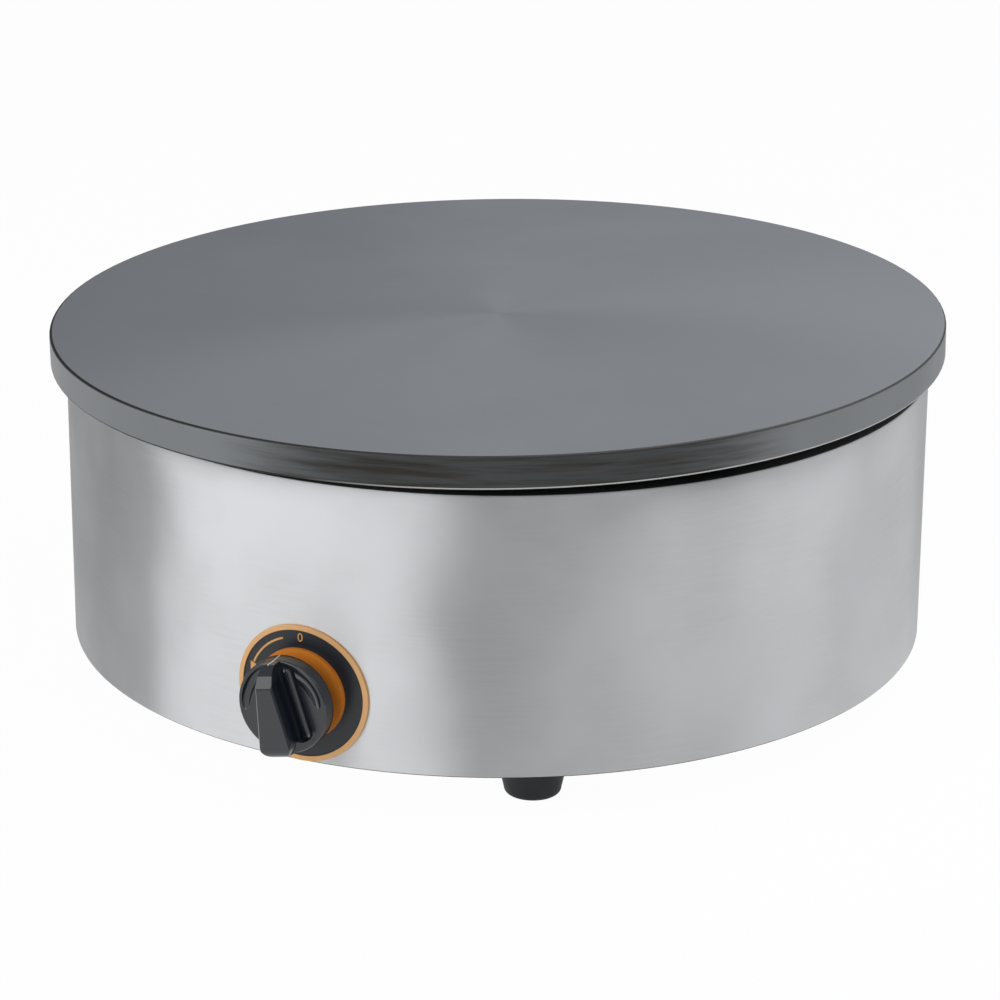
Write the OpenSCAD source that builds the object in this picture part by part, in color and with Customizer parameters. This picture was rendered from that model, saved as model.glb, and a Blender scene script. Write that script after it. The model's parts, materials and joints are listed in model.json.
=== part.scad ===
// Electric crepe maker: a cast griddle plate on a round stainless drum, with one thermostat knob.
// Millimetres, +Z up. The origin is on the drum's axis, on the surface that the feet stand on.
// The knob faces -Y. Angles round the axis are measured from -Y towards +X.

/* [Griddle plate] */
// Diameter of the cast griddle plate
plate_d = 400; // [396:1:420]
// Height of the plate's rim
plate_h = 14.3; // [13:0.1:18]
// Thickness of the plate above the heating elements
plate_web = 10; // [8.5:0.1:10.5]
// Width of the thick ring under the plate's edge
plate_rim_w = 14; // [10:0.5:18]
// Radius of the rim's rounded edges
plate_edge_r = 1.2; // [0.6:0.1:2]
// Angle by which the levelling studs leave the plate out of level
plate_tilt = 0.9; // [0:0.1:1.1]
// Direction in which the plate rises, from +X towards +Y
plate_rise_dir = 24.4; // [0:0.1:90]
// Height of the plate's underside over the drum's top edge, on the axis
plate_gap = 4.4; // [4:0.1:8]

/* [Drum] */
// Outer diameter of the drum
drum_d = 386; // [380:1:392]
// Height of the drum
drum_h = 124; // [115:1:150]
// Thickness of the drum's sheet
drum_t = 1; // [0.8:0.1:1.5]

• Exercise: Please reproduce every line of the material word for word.

• Right answer:
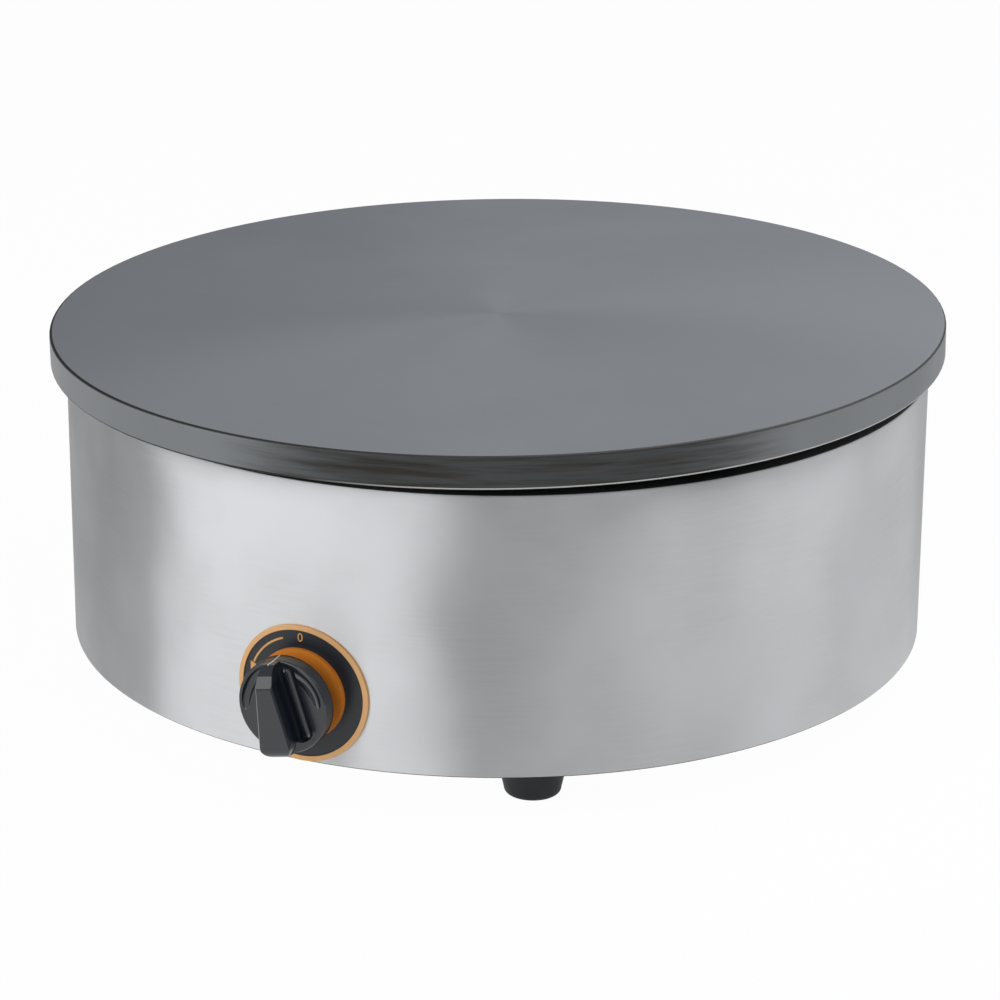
Write the OpenSCAD source that builds the object in this picture part by part, in color and with Customizer parameters. This picture was rendered from that model, saved as model.glb, and a Blender scene script. Write that script after it. The model's parts, materials and joints are listed in model.json.
=== part.scad ===
// Electric crepe maker: a cast griddle plate on a round stainless drum, with one thermostat knob.
// Millimetres, +Z up. The origin is on the drum's axis, on the surface that the feet stand on.
// The knob faces -Y. Angles round the axis are measured from -Y towards +X.

/* [Griddle plate] */
// Diameter of the cast griddle plate
plate_d = 400; // [396:1:420]
// Height of the plate's rim
plate_h = 14.3; // [13:0.1:18]
// Thickness of the plate above the heating elements
plate_web = 10; // [8.5:0.1:10.5]
// Width of the thick ring under the plate's edge
plate_rim_w = 14; // [10:0.5:18]
// Radius of the rim's rounded edges
plate_edge_r = 1.2; // [0.6:0.1:2]
// Angle by which the levelling studs leave the plate out of level
plate_tilt = 0.9; // [0:0.1:1.1]
// Direction in which the plate rises, from +X towards +Y
plate_rise_dir = 24.4; // [0:0.1:90]
// Height of the plate's underside over the drum's top edge, on the axis
plate_gap = 4.4; // [4:0.1:8]

/* [Drum] */
// Outer diameter of the drum
drum_d = 386; // [380:1:392]
// Height of the drum
drum_h = 124; // [115:1:150]
// Thickness of the drum's sheet
drum_t = 1; // [0.8:0.1:1.5]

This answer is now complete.